The participants also gave interesting and original tips for negotiations with management and government officials. For example, based on personal experience one of them recommended not to drink too much during negotiations because the talks could be terminated. Participants from the Ukraine recounted the case of a mine where the miners’ spouses and children participated in the protest—at times too actively (the cloths of one of the managers were torn to pieces).
On the third and final day of the workshop, participants heard an interesting topical report by Alan Sable, director of UNI Global Union Americas. Protests began in Chile in October 2019 after public transport prices were raised. Since then the protests have continued, despite the regime’s persistent attempts to suppress them.
“We are working in order to establish unions in Chile. The problem is that one only needs eight members in order to found a union. Thus there are many tiny groups and hardly any strong organization. We have been working to increase the union membership and helped establish a union in the field of private medical services—and now these unions are participating in the protests.”
Sable described some changes the neoliberal state is undergoing. Yet in his opinion, these changes merely create a very narrow window of opportunity that we need to utilize. If we do not succeed, there will be no substantial change. “We know from history that such windows of opportunity are soon closed again. To my mind, the challenge now is to make sure that concrete changes happen, in particular with regard to minimum wages, health insurance, pensions, and education.”

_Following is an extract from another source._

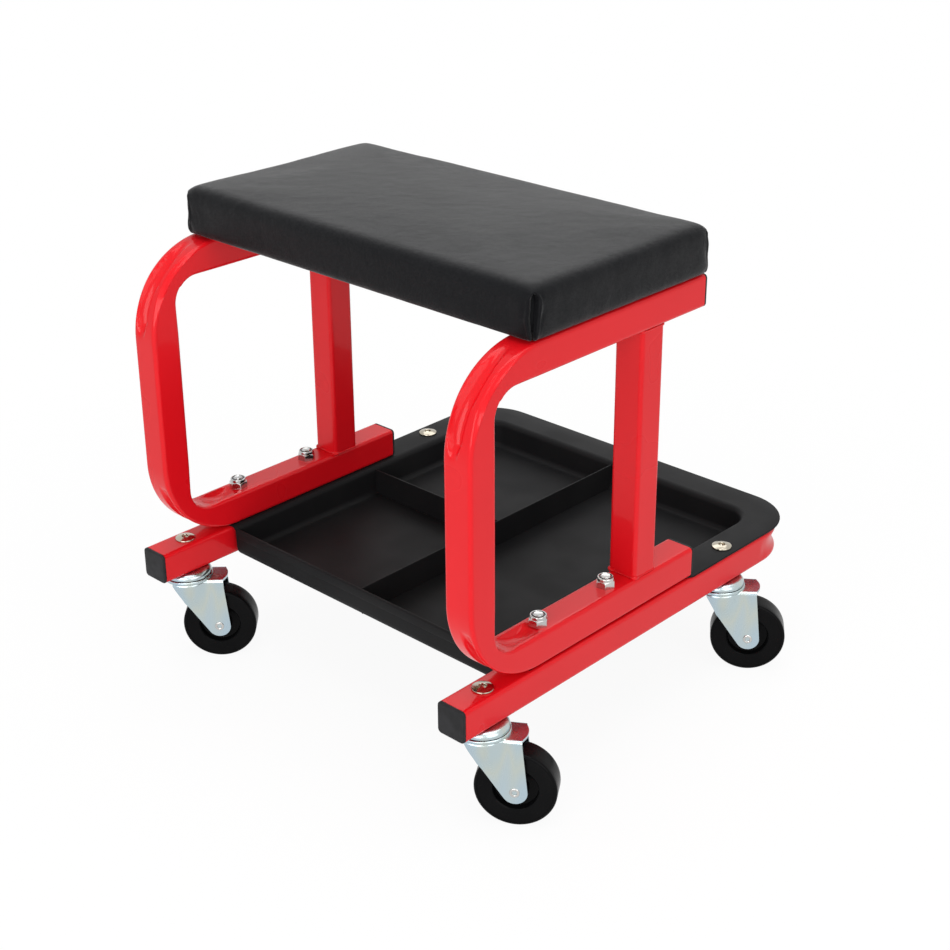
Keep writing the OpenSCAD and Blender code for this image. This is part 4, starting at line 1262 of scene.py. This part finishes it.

In addition to the historical insights, one may say in conclusion that new unions are trying to move into the future with new ideas and improved mechanisms, since it may not suffice to rely on labour courts, strikes, and sanctions such as demonstrations and petitions alone. At least from the outside, it seems that there is an intensive effort to develop a sort of high-tech configuration of labour struggles, a kind of techno-union: small independent systems that initiate major changes without relying on the old and outdates mechanisms in the field—not even those supposedly designed to serve the workers.
Nitzan Temani, one of the two general secretaries of the union Ko'ah LaOvdim, came to that conclusion at the end of workshop, saying “I see here a sort of axis between the European countries and Israel, along which union members begin to understand that they cannot rely on the old structures.” In her opinion that is in contrast to the US model, where “every organization works on its own, without attempting to influence politics at large. That is very interesting, and suddenly it shook me up. We must not duck, but raise our heads.”
Shortly before the participants gathered for a drink (just one—maybe in light of the insight regarding drinking during negotiations), the Russian activists announced a donation of 200,000 euro for the struggle of the Albanian miners. Thus solidarity did not remain on the purely theoretical level.
Prior to their departure, the workshop participants were asked to fill out a questionnaire regarding the benefits they drew from the workshop and what action they intend to take upon their return to their countries. “Be it overthrowing capitalism worldwide or a particular action regarding something in your close vicinity”, it read. One of the participants raised their head and answered: “Overthrowing capitalism, of course.”